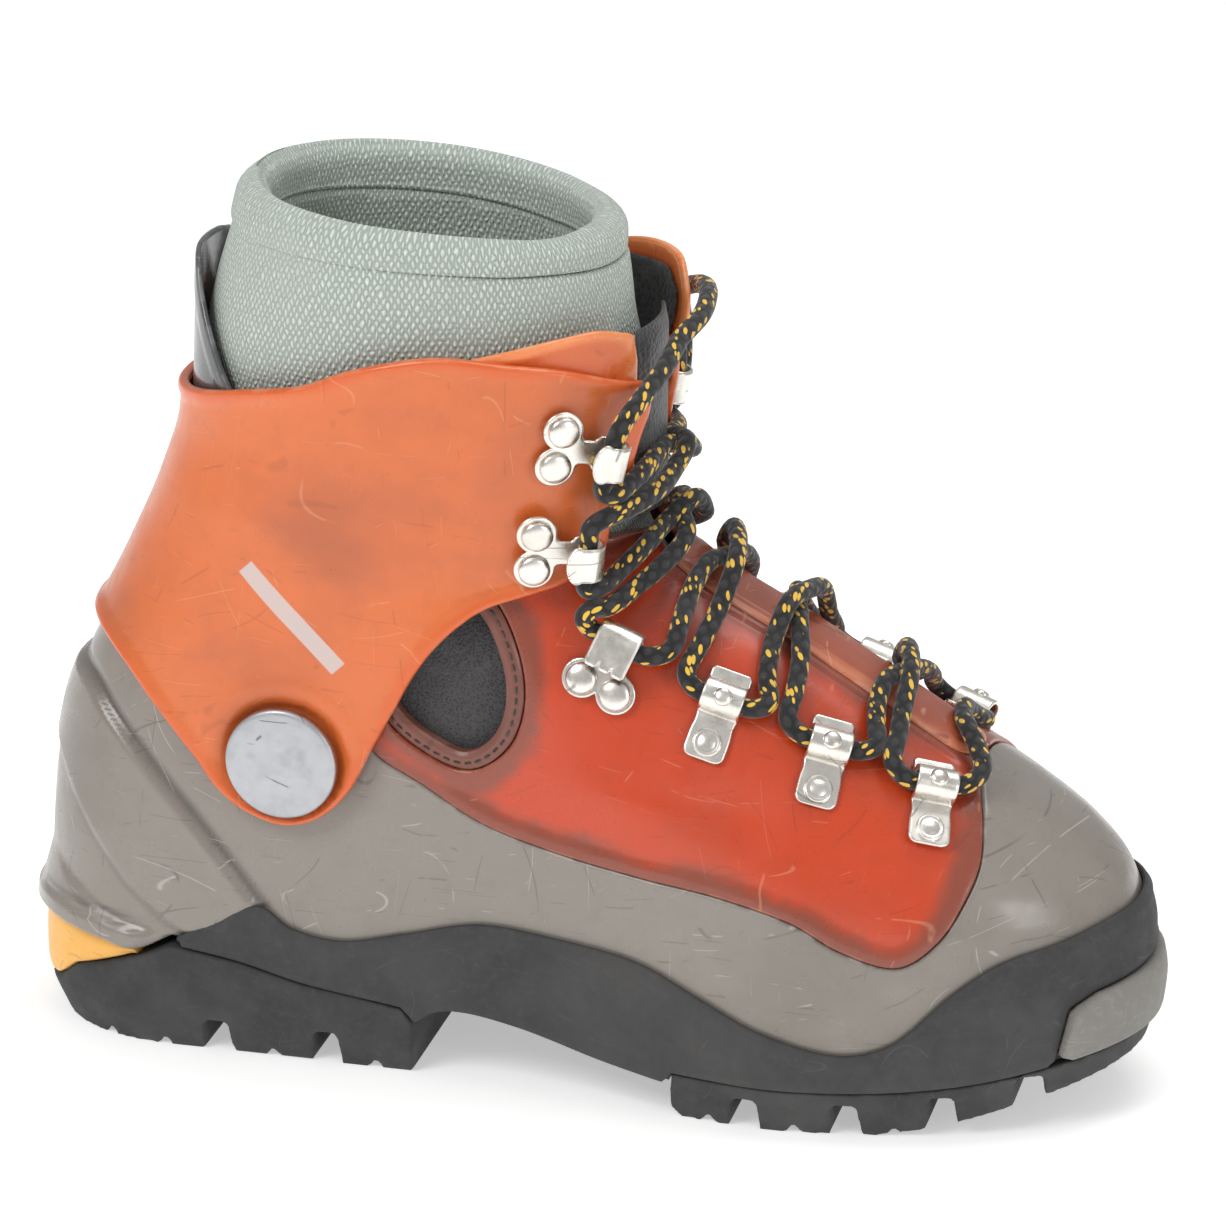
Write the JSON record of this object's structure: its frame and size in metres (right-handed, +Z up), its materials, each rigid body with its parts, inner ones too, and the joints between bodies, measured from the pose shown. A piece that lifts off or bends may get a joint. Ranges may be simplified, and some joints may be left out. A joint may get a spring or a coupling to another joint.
{
  "type": "mountaineering boot",
  "caption": "Plastic double mountaineering boot with a hinged ankle cuff, padded inner boot, lugged rubber sole, crampon ledge and lace hooks.",
  "frame": {"origin": "on the ground, under the middle of the boot's bounding box", "axes": "+X from heel to toe, +Z up, -Y towards the outer (lateral) side of the foot"},
  "size_m": [0.3254, 0.1116, 0.247],
  "materials": {
    "sole_rubber": "matte",
    "rand_rubber": "matte",
    "yellow_wedge": "satin",
    "grey_shell": "satin",
    "orange_upper": "satin",
    "orange_cuff": "satin",
    "orange_trim": "gloss",
    "grey_spoiler": "gloss",
    "black_foam": "matte",
    "black_lining": "satin",
    "liner_knit": "matte",
    "footbed_felt": "matte",
    "pivot_silver": "satin",
    "pivot_brass": "satin",
    "hook_nickel": "polished",
    "lace_cord": "matte"
  },
  "bodies": {
    "lower": {"heel_tread": "sole_rubber", "forefoot_tread": "sole_rubber", "midsole_rand": "rand_rubber", "toe_welt": "rand_rubber", "heel_wedge": "yellow_wedge", "lower_shell": "grey_shell", "instep_upper": "orange_upper", "window_trim_outer": "orange_trim", "window_trim_inner": "orange_trim", "ankle_pad_outer": "black_foam", "ankle_pad_inner": "black_foam", "shell_tongue": "grey_shell", "tongue_gusset": "black_foam", "liner_foot": "liner_knit", "footbed": "footbed_felt", "pivot_pin_outer": "hook_nickel", "pivot_pin_inner": "hook_nickel", "pivot_bush_outer": "pivot_brass", "pivot_bush_inner": "pivot_brass", "pivot_cap_outer": "pivot_silver", "pivot_cap_inner": "pivot_silver", "lace_lower": "lace_cord", "lock_hook_outer": "hook_nickel", "lock_rivet_rear_outer": "hook_nickel", "lock_rivet_front_outer": "hook_nickel", "lace_clip_top_outer": "hook_nickel", "lace_clip_middle_outer": "hook_nickel", "lace_clip_toe_outer": "hook_nickel", "lock_hook_inner": "hook_nickel", "lock_rivet_rear_inner": "hook_nickel", "lock_rivet_front_inner": "hook_nickel", "lace_clip_top_inner": "hook_nickel", "lace_clip_middle_inner": "hook_nickel", "lace_clip_toe_inner": "hook_nickel"},
    "cuff": {"cuff": "orange_cuff", "cuff_wing_outer": "orange_trim", "cuff_wing_inner": "orange_trim", "flap_lining": "black_lining", "rear_spoiler": "grey_spoiler", "tongue_upper": "black_lining", "liner_ankle": "liner_knit", "liner_shaft": "liner_knit", "liner_collar": "liner_knit", "liner_tongue": "liner_knit", "lace_upper": "lace_cord", "lace_tail_rear": "lace_cord", "lace_tail_front": "lace_cord", "cuff_hook_high_outer": "hook_nickel", "cuff_rivet_high_lower_outer": "hook_nickel", "cuff_rivet_high_upper_outer": "hook_nickel", "cuff_hook_low_outer": "hook_nickel", "cuff_rivet_low_lower_outer": "hook_nickel", "cuff_rivet_low_upper_outer": "hook_nickel", "cuff_hook_high_inner": "hook_nickel", "cuff_rivet_high_lower_inner": "hook_nickel", "cuff_rivet_high_upper_inner": "hook_nickel", "cuff_hook_low_inner": "hook_nickel", "cuff_rivet_low_lower_inner": "hook_nickel", "cuff_rivet_low_upper_inner": "hook_nickel"}
  },
  "joints": [
    {"name": "cuff_pivot", "type": "hinge", "parent": "lower", "child": "cuff", "pos_m": [-0.07548, -0.00005, 0.092], "axis": [0, 1, 0], "range_deg": [-8, 8], "deforming": ["liner_ankle", "tongue_upper", "lace_upper"]}
  ]
}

_TASK GOAL_.
Exactly reproduce every line of the data above.

_OUTPUT_.
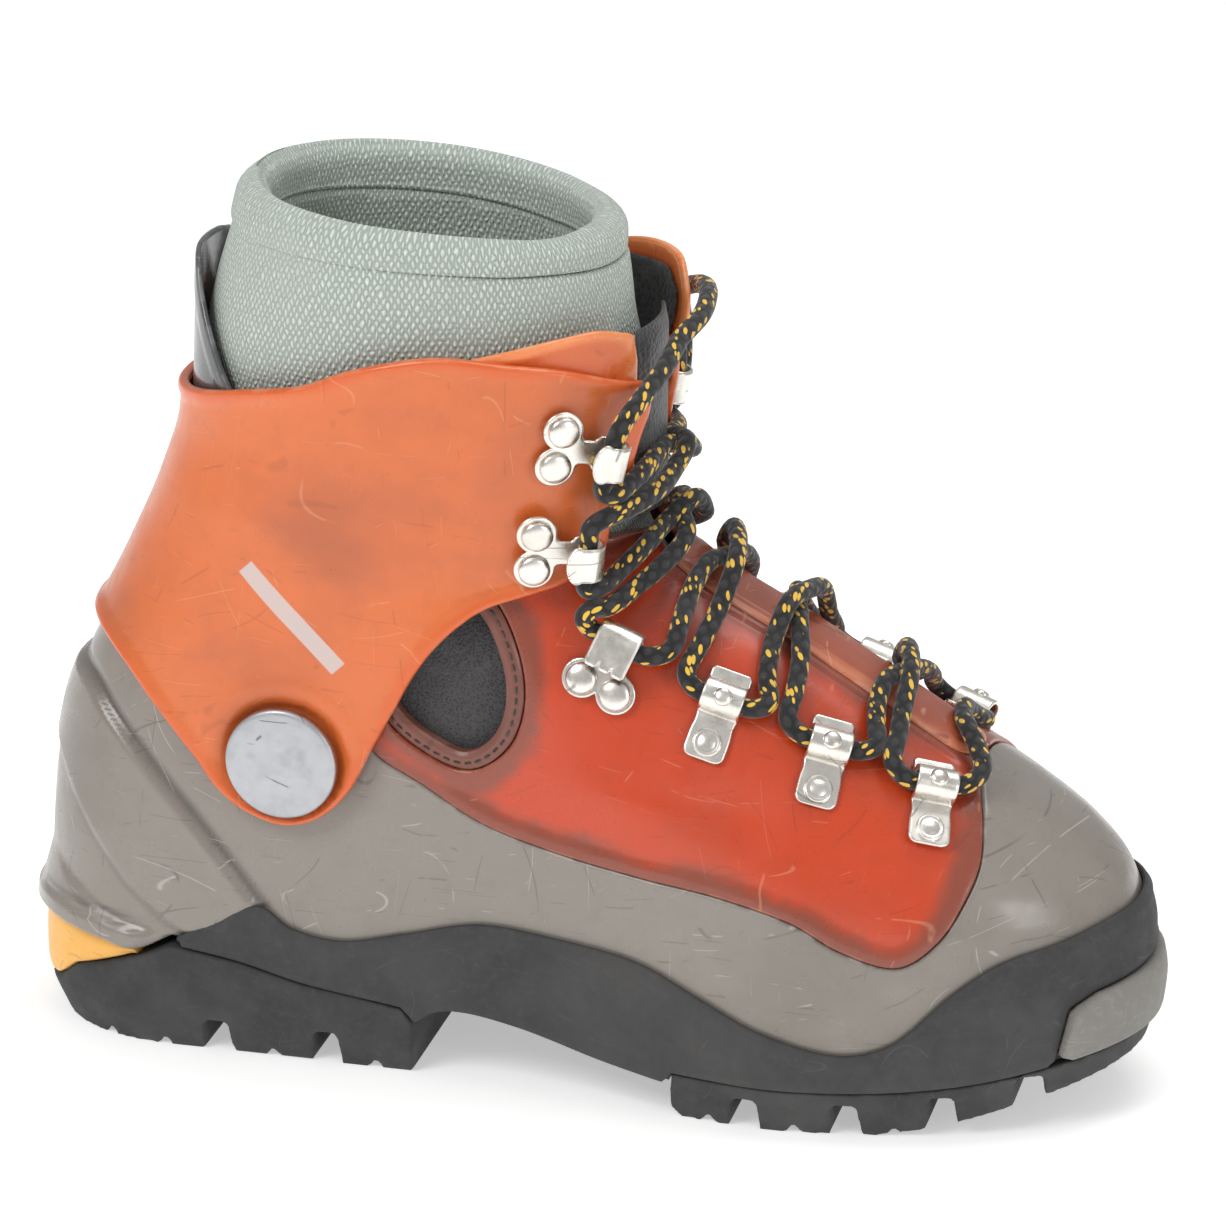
Write the JSON record of this object's structure: its frame and size in metres (right-handed, +Z up), its materials, each rigid body with its parts, inner ones too, and the joints between bodies, measured from the pose shown. A piece that lifts off or bends may get a joint. Ranges may be simplified, and some joints may be left out. A joint may get a spring or a coupling to another joint.
{
  "type": "mountaineering boot",
  "caption": "Plastic double mountaineering boot with a hinged ankle cuff, padded inner boot, lugged rubber sole, crampon ledge and lace hooks.",
  "frame": {"origin": "on the ground, under the middle of the boot's bounding box", "axes": "+X from heel to toe, +Z up, -Y towards the outer (lateral) side of the foot"},
  "size_m": [0.3254, 0.1116, 0.247],
  "materials": {
    "sole_rubber": "matte",
    "rand_rubber": "matte",
    "yellow_wedge": "satin",
    "grey_shell": "satin",
    "orange_upper": "satin",
    "orange_cuff": "satin",
    "orange_trim": "gloss",
    "grey_spoiler": "gloss",
    "black_foam": "matte",
    "black_lining": "satin",
    "liner_knit": "matte",
    "footbed_felt": "matte",
    "pivot_silver": "satin",
    "pivot_brass": "satin",
    "hook_nickel": "polished",
    "lace_cord": "matte"
  },
  "bodies": {
    "lower": {"heel_tread": "sole_rubber", "forefoot_tread": "sole_rubber", "midsole_rand": "rand_rubber", "toe_welt": "rand_rubber", "heel_wedge": "yellow_wedge", "lower_shell": "grey_shell", "instep_upper": "orange_upper", "window_trim_outer": "orange_trim", "window_trim_inner": "orange_trim", "ankle_pad_outer": "black_foam", "ankle_pad_inner": "black_foam", "shell_tongue": "grey_shell", "tongue_gusset": "black_foam", "liner_foot": "liner_knit", "footbed": "footbed_felt", "pivot_pin_outer": "hook_nickel", "pivot_pin_inner": "hook_nickel", "pivot_bush_outer": "pivot_brass", "pivot_bush_inner": "pivot_brass", "pivot_cap_outer": "pivot_silver", "pivot_cap_inner": "pivot_silver", "lace_lower": "lace_cord", "lock_hook_outer": "hook_nickel", "lock_rivet_rear_outer": "hook_nickel", "lock_rivet_front_outer": "hook_nickel", "lace_clip_top_outer": "hook_nickel", "lace_clip_middle_outer": "hook_nickel", "lace_clip_toe_outer": "hook_nickel", "lock_hook_inner": "hook_nickel", "lock_rivet_rear_inner": "hook_nickel", "lock_rivet_front_inner": "hook_nickel", "lace_clip_top_inner": "hook_nickel", "lace_clip_middle_inner": "hook_nickel", "lace_clip_toe_inner": "hook_nickel"},
    "cuff": {"cuff": "orange_cuff", "cuff_wing_outer": "orange_trim", "cuff_wing_inner": "orange_trim", "flap_lining": "black_lining", "rear_spoiler": "grey_spoiler", "tongue_upper": "black_lining", "liner_ankle": "liner_knit", "liner_shaft": "liner_knit", "liner_collar": "liner_knit", "liner_tongue": "liner_knit", "lace_upper": "lace_cord", "lace_tail_rear": "lace_cord", "lace_tail_front": "lace_cord", "cuff_hook_high_outer": "hook_nickel", "cuff_rivet_high_lower_outer": "hook_nickel", "cuff_rivet_high_upper_outer": "hook_nickel", "cuff_hook_low_outer": "hook_nickel", "cuff_rivet_low_lower_outer": "hook_nickel", "cuff_rivet_low_upper_outer": "hook_nickel", "cuff_hook_high_inner": "hook_nickel", "cuff_rivet_high_lower_inner": "hook_nickel", "cuff_rivet_high_upper_inner": "hook_nickel", "cuff_hook_low_inner": "hook_nickel", "cuff_rivet_low_lower_inner": "hook_nickel", "cuff_rivet_low_upper_inner": "hook_nickel"}
  },
  "joints": [
    {"name": "cuff_pivot", "type": "hinge", "parent": "lower", "child": "cuff", "pos_m": [-0.07548, -0.00005, 0.092], "axis": [0, 1, 0], "range_deg": [-8, 8], "deforming": ["liner_ankle", "tongue_upper", "lace_upper"]}
  ]
}